When Landing Page Split Testing No Longer Necessary
When you first start a campaign, you may want to split test different landing pages to see which one works the best.
Over a larger sample size, however, it may be clear that one landing page performs particularly well. At that time, you should switch to using the landing page pixel and eliminate the initial campaign redirect since you no longer need to split test multiple landing pages.
Pixel Limitations
Because the traffic isn’t coming through Thrive, you will also not be able to use redirection rules, and your visitors’ cookies are required to be enabled.
Dynamic, Responsive Landing Page Content
While it requires additional coding and more effort, it is still possible to display dynamic landing page content based on some URL parameter, location, device, etc. similar to how a redirect rule setup through Thrive would work.
You would have to utilize some 3rd-party APIs, and depending on the API response, program the landing page to display content particular to that visitor.
APIs for geo-location: MaxMind, ip-api.com
API for device information: WURFL
Others like operating system and browser version requires some code research, but there are a lot of meta data that can be detected easily using code you can implement on your landing page.

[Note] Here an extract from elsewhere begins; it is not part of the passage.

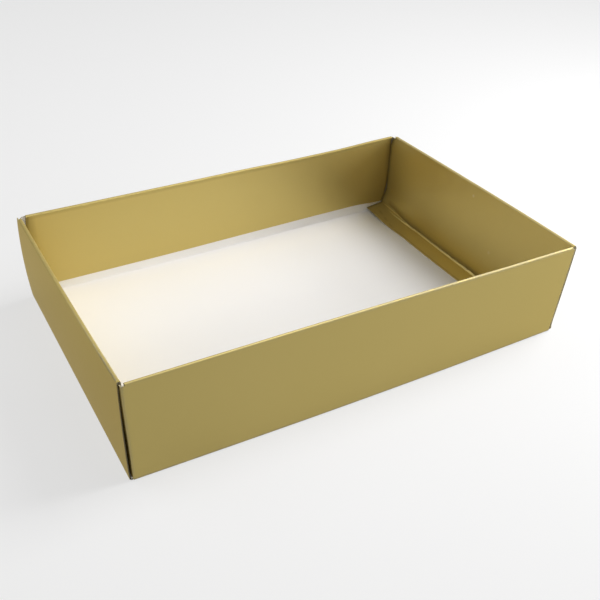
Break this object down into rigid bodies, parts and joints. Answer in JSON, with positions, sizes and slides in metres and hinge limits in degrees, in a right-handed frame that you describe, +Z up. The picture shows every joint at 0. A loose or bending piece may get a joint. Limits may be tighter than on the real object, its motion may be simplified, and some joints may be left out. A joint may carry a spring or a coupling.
{
  "type": "folded gift tray",
  "caption": "Shallow open tray folded from one sheet of gold-faced board, white inside, with double walls, corner tabs and end flanges that lock on the base.",
  "frame": {"origin": "on the table, under the middle of the tray", "axes": "+X along the tray's length, +Y across it, +Z up through the open top"},
  "size_m": [0.305, 0.195, 0.065],
  "materials": {
    "gold_board": "satin gold face, plain white reverse"
  },
  "bodies": {
    "root": {"tray": "gold_board"}
  },
  "joints": []
}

Depending on the meta data of the visitor, you can dynamically display content similar to using Thrive’s redirect rules.
We are also working on the next iteration to allow you to split test multiple landing pages without a Thrive redirect.
You should now try to use the Thrive landing page pixel whenever possible for an automatic boost in performance. Try it out and see!
Very cool! I’m assuming a double-meta refresh won’t work when using the pixel, correct?
The landing page pixel goes on your landing page, and then you still have an CTA out link on your landing page that goes out to the offer (and yes, you can still rotate/split test offers).
Double meta refresh happens on this out link, so yes, it still works.
Perfect! Makes sense. Looking forward to trying this out for sure!!